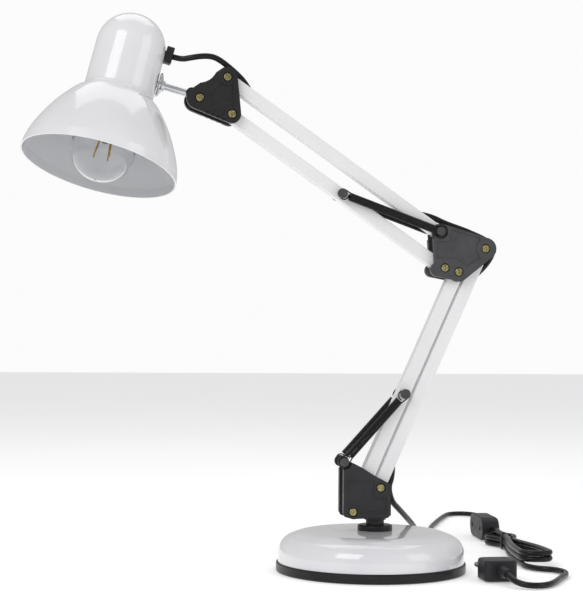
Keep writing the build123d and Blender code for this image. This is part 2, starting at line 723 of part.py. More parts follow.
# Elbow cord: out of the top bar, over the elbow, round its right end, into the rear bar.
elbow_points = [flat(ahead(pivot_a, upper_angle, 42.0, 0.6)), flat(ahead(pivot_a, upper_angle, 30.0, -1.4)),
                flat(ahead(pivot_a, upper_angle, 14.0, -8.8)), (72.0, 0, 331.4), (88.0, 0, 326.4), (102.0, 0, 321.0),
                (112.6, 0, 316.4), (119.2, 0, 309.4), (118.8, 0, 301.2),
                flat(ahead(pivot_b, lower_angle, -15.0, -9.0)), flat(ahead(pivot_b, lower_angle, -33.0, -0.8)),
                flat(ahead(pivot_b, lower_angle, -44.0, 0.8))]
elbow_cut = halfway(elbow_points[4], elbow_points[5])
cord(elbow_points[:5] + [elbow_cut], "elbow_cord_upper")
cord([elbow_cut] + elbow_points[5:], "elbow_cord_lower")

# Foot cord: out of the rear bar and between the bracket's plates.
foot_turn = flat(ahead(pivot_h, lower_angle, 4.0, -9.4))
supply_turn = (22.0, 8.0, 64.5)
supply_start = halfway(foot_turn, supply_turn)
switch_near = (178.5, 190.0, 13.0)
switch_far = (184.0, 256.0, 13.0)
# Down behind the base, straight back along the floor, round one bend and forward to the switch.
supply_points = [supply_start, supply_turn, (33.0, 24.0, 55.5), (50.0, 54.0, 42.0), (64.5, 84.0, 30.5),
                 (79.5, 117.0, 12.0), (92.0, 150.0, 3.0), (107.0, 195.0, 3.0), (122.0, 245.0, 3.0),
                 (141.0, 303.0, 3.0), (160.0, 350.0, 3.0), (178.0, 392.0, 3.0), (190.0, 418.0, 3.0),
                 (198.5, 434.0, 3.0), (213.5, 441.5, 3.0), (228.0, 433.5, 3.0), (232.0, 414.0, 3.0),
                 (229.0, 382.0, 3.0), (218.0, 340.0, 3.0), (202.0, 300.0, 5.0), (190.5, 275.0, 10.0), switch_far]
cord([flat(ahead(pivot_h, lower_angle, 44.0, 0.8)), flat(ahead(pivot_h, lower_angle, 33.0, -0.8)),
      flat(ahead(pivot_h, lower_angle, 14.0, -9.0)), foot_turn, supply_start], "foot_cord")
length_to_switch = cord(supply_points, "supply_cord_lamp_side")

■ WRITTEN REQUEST
Your task is to print the whole listing again exactly.

■ THE REPLY
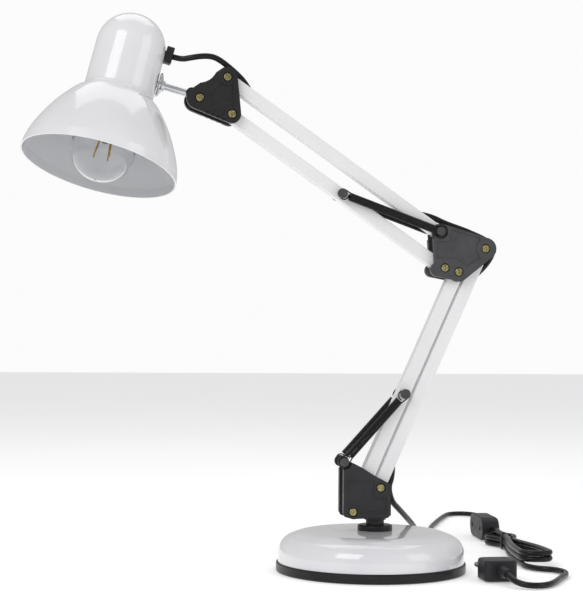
Keep writing the build123d and Blender code for this image. This is part 2, starting at line 723 of part.py. More parts follow.
# Elbow cord: out of the top bar, over the elbow, round its right end, into the rear bar.
elbow_points = [flat(ahead(pivot_a, upper_angle, 42.0, 0.6)), flat(ahead(pivot_a, upper_angle, 30.0, -1.4)),
                flat(ahead(pivot_a, upper_angle, 14.0, -8.8)), (72.0, 0, 331.4), (88.0, 0, 326.4), (102.0, 0, 321.0),
                (112.6, 0, 316.4), (119.2, 0, 309.4), (118.8, 0, 301.2),
                flat(ahead(pivot_b, lower_angle, -15.0, -9.0)), flat(ahead(pivot_b, lower_angle, -33.0, -0.8)),
                flat(ahead(pivot_b, lower_angle, -44.0, 0.8))]
elbow_cut = halfway(elbow_points[4], elbow_points[5])
cord(elbow_points[:5] + [elbow_cut], "elbow_cord_upper")
cord([elbow_cut] + elbow_points[5:], "elbow_cord_lower")

# Foot cord: out of the rear bar and between the bracket's plates.
foot_turn = flat(ahead(pivot_h, lower_angle, 4.0, -9.4))
supply_turn = (22.0, 8.0, 64.5)
supply_start = halfway(foot_turn, supply_turn)
switch_near = (178.5, 190.0, 13.0)
switch_far = (184.0, 256.0, 13.0)
# Down behind the base, straight back along the floor, round one bend and forward to the switch.
supply_points = [supply_start, supply_turn, (33.0, 24.0, 55.5), (50.0, 54.0, 42.0), (64.5, 84.0, 30.5),
                 (79.5, 117.0, 12.0), (92.0, 150.0, 3.0), (107.0, 195.0, 3.0), (122.0, 245.0, 3.0),
                 (141.0, 303.0, 3.0), (160.0, 350.0, 3.0), (178.0, 392.0, 3.0), (190.0, 418.0, 3.0),
                 (198.5, 434.0, 3.0), (213.5, 441.5, 3.0), (228.0, 433.5, 3.0), (232.0, 414.0, 3.0),
                 (229.0, 382.0, 3.0), (218.0, 340.0, 3.0), (202.0, 300.0, 5.0), (190.5, 275.0, 10.0), switch_far]
cord([flat(ahead(pivot_h, lower_angle, 44.0, 0.8)), flat(ahead(pivot_h, lower_angle, 33.0, -0.8)),
      flat(ahead(pivot_h, lower_angle, 14.0, -9.0)), foot_turn, supply_start], "foot_cord")
length_to_switch = cord(supply_points, "supply_cord_lamp_side")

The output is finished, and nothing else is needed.